8-Cast(ピナクル親和)系のデッキもわりと得意です。こちらのクロックの方が《河童の砲手》より早いですし、《ピナクルの特使》が生成するトークンは飛行クリーチャーしかブロックできないので、さほど怖くありません。
苦手なデッキとしては、やはり相手への干渉手段が少ないデッキなので、コンボデッキ全般が苦手ですかね。
そこで、私のオススメのカードが《攪乱のフルート》です。これはサイドボードに絶対4枚必要なカードだと思います。これのおかげで勝てた試合は数知れず。
《攪乱のフルート》で《戦慄の復活》や《タッサの神託者》を指定するだけで勝てるゲームもありますね。
《攪乱のフルート》は2マナなので、実質的に《Time Walk》なんですよね。とりあえず《攪乱のフルート》のおかげで1ターンはもらえるので。
「どのカード名を指定すればコンボを止められるか」は経験が重要となるので、すべてのデッキのことを知っている必要があります。しかし、使いこなせればこれほど強いカードはありません。個人的に100枚買っておいて損はないカードだと思います。

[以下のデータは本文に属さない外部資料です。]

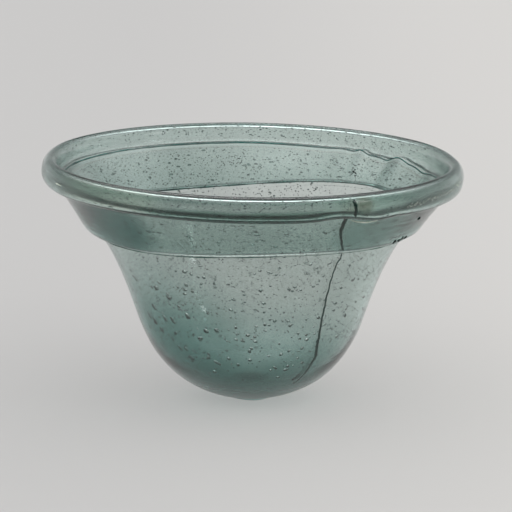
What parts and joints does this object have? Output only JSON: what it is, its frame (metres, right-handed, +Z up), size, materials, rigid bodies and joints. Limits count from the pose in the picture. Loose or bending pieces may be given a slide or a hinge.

――今後、このデッキを改善するとしたら、どのようなアイディアがあるでしょうか。
やはり、《終わりを告げるもの》の枠ですかね。ここの枠は今後のメタゲーム次第で「上陸」でハンドアドバンテージが得られ、到達が優秀な《縄張りの選定者》や、継戦能力がある《作り変えるもの》などに変わる可能性があります。
あとは、《血染めの月》や《海の先駆け》が今よりも流行るようでしたら、《衝動のタリスマン》を採用することになるかも知れませんね。